Sunday, 1 March 2015

Podolfo the Immemorious

Podolfo has been fully cured despite having completely lost his memory. Given that he has no relatives and the bursar at the hospital mistakenly threw his documents into the incinerator, he was loaded by the management onto a tricycle from the morgue and dumped near a crossroads seven kilometers from the hospital to cancel every trace of the mix up. It is in fact a hospital well-known for its mix ups ever since a scheming news review published a secret photo of the exchange of newly born infants displaying a young woman, just recovering from having given birth, breastfeeding two young puppies and in the next ward a young bitch breastfeeding two newborn babies. Since the clothes of the patient ended up in the same place as the documents, a nun acting as ward sister found no other alternative than to discharge the patient naked so as not to waste a nearly new pair of pyjamas belonging to the institute. At which point a chaplain, with a rather murky past, kindly offered Podolfo a cassock not needed otherwise. In haste it was inserted back to front with the buttons at the back together with an ecclesiastic biretta which had a few negligible holes. This was how Podolfo made his second entry into the world- with no name and dressed as a back-to-front priest. Since he had no memories of any species he was restricted, like tortoises, to smiling. He was immediately hired in the post of idiot by a timber merchant and now carries tables and poles and has even managed to work an electric saw and so become indispensable for the company. Besides, he has already rendered a work colleague an invalid. 

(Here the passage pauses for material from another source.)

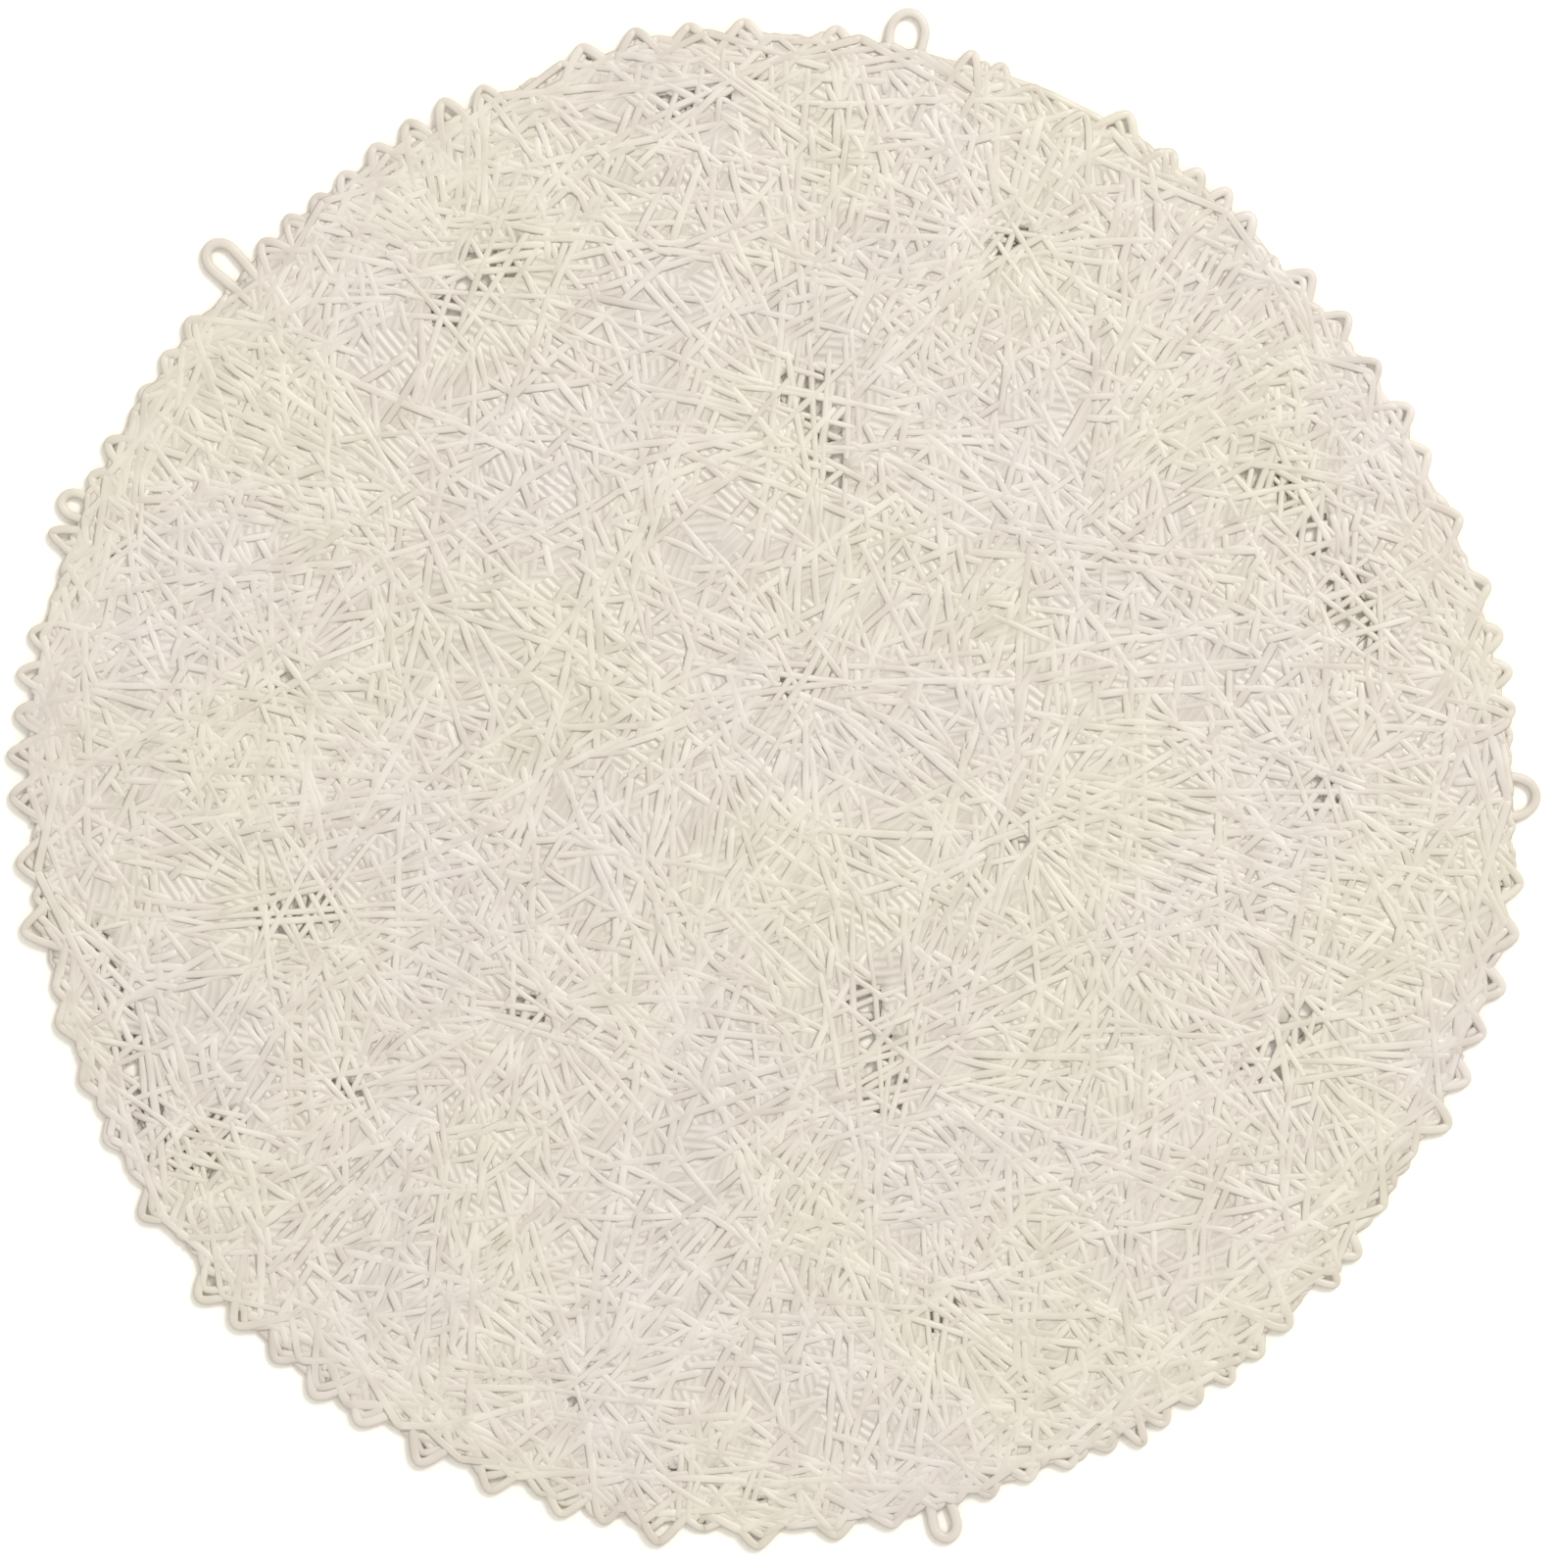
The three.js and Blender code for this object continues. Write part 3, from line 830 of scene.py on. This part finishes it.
@dataclass
class Stars:
    """The bursts: strands across each eye, and rays that start beside it.

    Strands cross in three headings, in degrees, each with its spacing as a share of the pitch.
    Reaches are shares of the burst's. fan, unevenness and ray_lean are degrees. The strands' own
    heights hold in a zone of so many half eyes, and dive is the power with which they sink to
    the foot.
    """

    layout: Layout
    bursts: tuple[Burst, ...]
    hand: Hand = Hand(bow=0.012, wobble=0.3, wave=0.26)
    ray_hand: Hand = Hand(wave=0.18)
    headings: tuple[float, ...] = (0.0, 68.0, 126.0)
    spacing: tuple[float, ...] = (1.0, 1.0, 1.8)
    golden_turn: float = 137.5
    through_steps: int = 28
    through_reach: Span = Span(0.45, 1.0)
    overlap: float = 1.12
    fan: float = 12.0
    jitter: float = 0.3
    unevenness: float = 7.0
    thinner: float = 0.85
    top: float = 1.8
    depth: float = 0.6
    foot: float = 0.9
    dive: float = 3.0
    zone: float = 1.2
    zone_edge: int = 4
    ray_steps: int = 12
    ray_turn: Span = Span(-0.4, 0.4)
    ray_lean: float = 5.0
    ray_start: Span = Span(1.0, 1.8)
    ray_reach: Span = Span(0.65, 1.35)
    ray_least: float = 8.0
    ray_level: Span = Span(-0.15, 0.15)
    ray_dive: float = 4.0

    def through(self, index: int, burst: Burst) -> Strands:
        """Strands that cross the eye in three headings and leave small openings between them.

        Those of one heading lie about the burst's pitch apart and fan out a little. Their
        heights in the eye are spread over the mat's thickness, so that the openings are deep.

        Args:
            index: The burst's number, which turns its headings by golden steps.
            burst: The burst.

        Returns:
            The strands.
        """
        rng = self.layout.rng
        asides, turns = [], []
        for turn, spacing in zip(self.headings, self.spacing):
            heading = index * self.golden_turn + turn
            half = self.overlap * burst.half(heading)
            count = max(2, round(2 * half / (burst.pitch * spacing)))
            even = np.arange(count) + 0.5 + rng.uniform(-self.jitter, self.jitter, count)
            even = even / count - 0.5
            asides.append(2 * half * even)
            turns.append(heading + self.fan * even + rng.normal(0, self.unevenness, count))
        aside, turn = np.concatenate(asides), np.concatenate(turns)
        count = len(turn)
        middle = np.array([burst.x, burst.y]) + polar(turn + 90, aside)
        before = burst.reach * self.through_reach.draw(rng, count)
        after = burst.reach * self.through_reach.draw(rng, count)
        start = self.layout.held(middle - polar(turn, before))
        end = self.layout.held(middle + polar(turn, after))
        share = np.linspace(-1, 1, self.through_steps)[None, :]
        eye_level = self.top - self.depth * rng.permutation(np.linspace(0, 1, count))[:, None]
        beside = arch(share, self.top, self.foot, self.dive)
        zone = self.zone * burst.eye * burst.long
        near = np.exp(-((share * burst.reach / zone) ** self.zone_edge))
        level = beside + (eye_level - beside) * near
        return self.hand.lay(rng, start, end, level, self.through_steps)

    def rays(self, burst: Burst) -> Strands:
        """Strands that rise beside the eye and sink at their far end, clear of other eyes.

        Args:
            burst: The burst.

        Returns:
            The strands, fewer than the burst's rays where other eyes or the rim are near.
        """
        rng, count = self.layout.rng, burst.rays
        turn = (np.arange(count) + self.ray_turn.draw(rng, count)) * 360 / count
        seen = [burst.half(angle + 90) for angle in turn]
        begin = np.array(seen) * self.ray_start.draw(rng, count)
        reach = burst.reach * self.ray_reach.draw(rng, count)
        reach = np.maximum(reach, begin + self.ray_least)
        middle = np.array([burst.x, burst.y])
        start = self.layout.held(middle + polar(turn + rng.normal(0, self.ray_lean, count), begin))
        end = self.layout.held(middle + polar(turn, reach))
        long_enough = np.linalg.norm(end - start, axis=1) > self.ray_least
        chosen = self.layout.clear(start, end) & long_enough
        start, end = start[chosen], end[chosen]
        share = np.linspace(-1, 1, self.ray_steps)[None, :]
        high = self.top + self.ray_level.draw(rng, (len(start), 1))
        level = arch(share, high, self.foot, self.ray_dive)
        return self.ray_hand.lay(rng, start, end, level, self.ray_steps)

    def build(self, section: Section) -> list[bpy.types.Object]:
        """Lays every burst's strands: those that cross, pulled a little thinner, and the rays.

        Args:
            section: The yarn's section.

        Returns:
            The crossing strands and the rays, as two pieces.
        """
        across = [self.through(index, burst) for index, burst in enumerate(self.bursts)]
        thinner = replace(section, width=self.thinner * section.width)
        return [
            strand_object("burst_strands", across, thinner),
            strand_object("burst_rays", [self.rays(burst) for burst in self.bursts], section),
        ]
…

Podolfo has been trying to place together the different parts of the world but without much effort - something easy to explain if one takes into consideration the mediocre quality of both the component parts and the whole. Everything is happening to him for the first time and Podolfo is finding it hard to get a clear understanding of the greater or lesser desirability of the event. His colleagues find him a bit odd, rather strange: he swallows small stones, walks on lighted fires, sits on eggs, barks along with the dogs; at the cinema instead of looking at the screen he watches the other spectators; he sleeps in church; he doesn’t walk down stairs but prefers to jump out of the window; at night he watches the moon or the stars with chilling interest; he’s afraid of flies and of milk, he shaves his beard in stripes, chews the telephone directory, two or three times he’s been seen to pass through a closed door, he is continually putting on weight and growing in volume or, at the very least, every now and then he receives the visit of a cheetah in his room. Sometimes the scent of scotch broom is so strong in his room that one needs to open the window, he makes holes in the roof with his willpower alone. In short his return to normality seems rather unlikely.